P. 19. Is spoken of Ministers proposing for themselves, I hope if men seek the advance of Gods Lavv and Rule, they propose not for themselves, but God, vvhich all ought to do, and to deny themselves if they vvill follovv Christ! O hovv much better is it to consult vvith the Lavv and Testimoney, then vvith flesh and bloud, men and learning, reason and experiences.
P. 20. That the Testimoney of Witnesses in Judicature, was to be given by Oath, is apparent in Scripture, and is part of the Divine Law and worship of God, so that men ought not to come against their neighbor, but in this way, viva voce.
As for the punishment of Witnesses and Judges that are corrupt, it is expressely set down in Scripture, and provision made to prevent it, or to find it out.
P. 22. The Law of the Land sets down punishments, for offences committed against the Light of Nature, but the question is,
1. Where the punishments are agreeable to the nature of the offence, if not, how then can they be just.
2. If agreeable to the Word, if not, how can it be warrantable to put them in execution.
As for pardoning of offenders, if men assent to the Divine Law, and covenant with God to observe it, and after break the same.
1. They are then under the Law, and by the Law either they ought to live or die.

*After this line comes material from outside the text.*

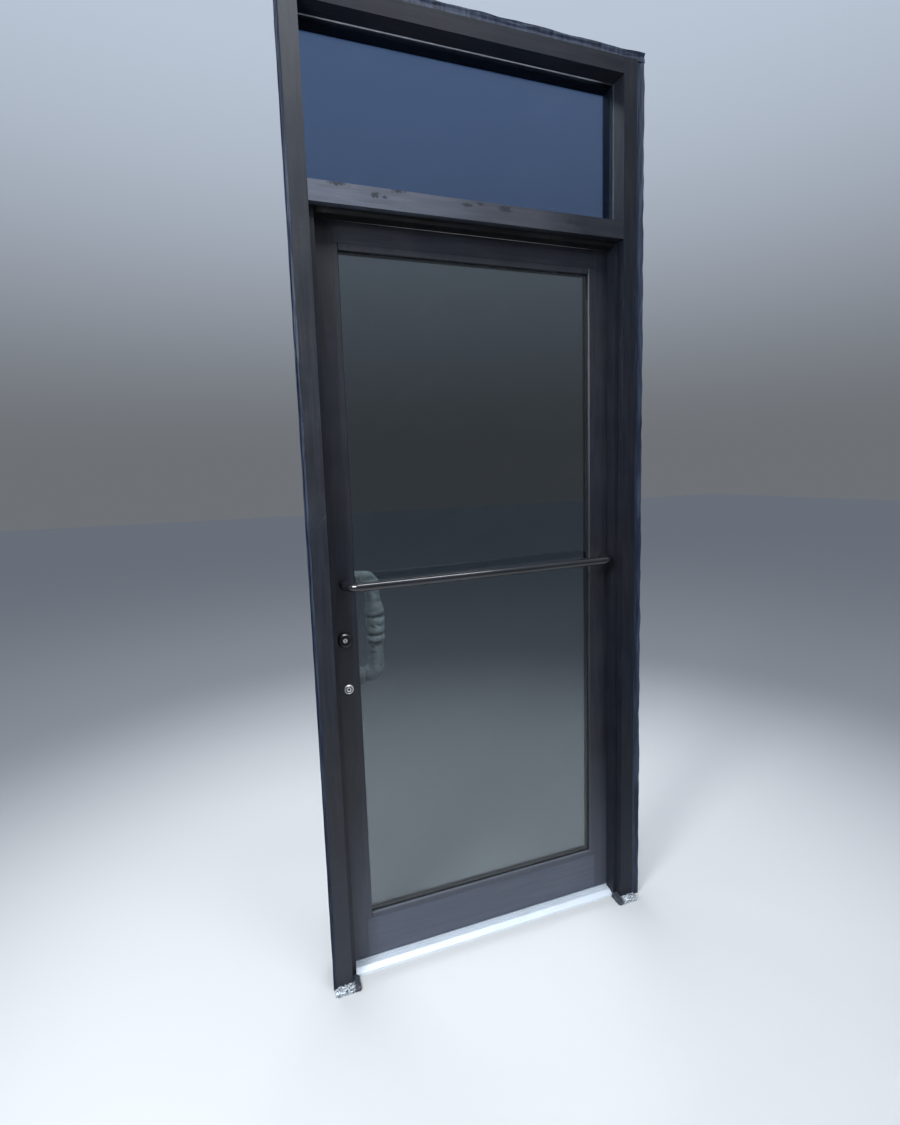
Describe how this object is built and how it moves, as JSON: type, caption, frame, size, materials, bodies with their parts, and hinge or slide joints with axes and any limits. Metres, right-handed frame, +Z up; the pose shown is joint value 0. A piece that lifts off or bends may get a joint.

2. To save any, the Law condemns, is not in mans power, who is made [Page 8] under the Law, and not over it, who are not to dispense with it's commands in any kind, he being to be a doer, and not a Judge of the Law, James 4.11. Luke 19.27. concernes the age we live in more then an [...], in which the end of such as reject the Dominion of Christ is held forth [...]o us, that we draw not destruction on our selves and ours.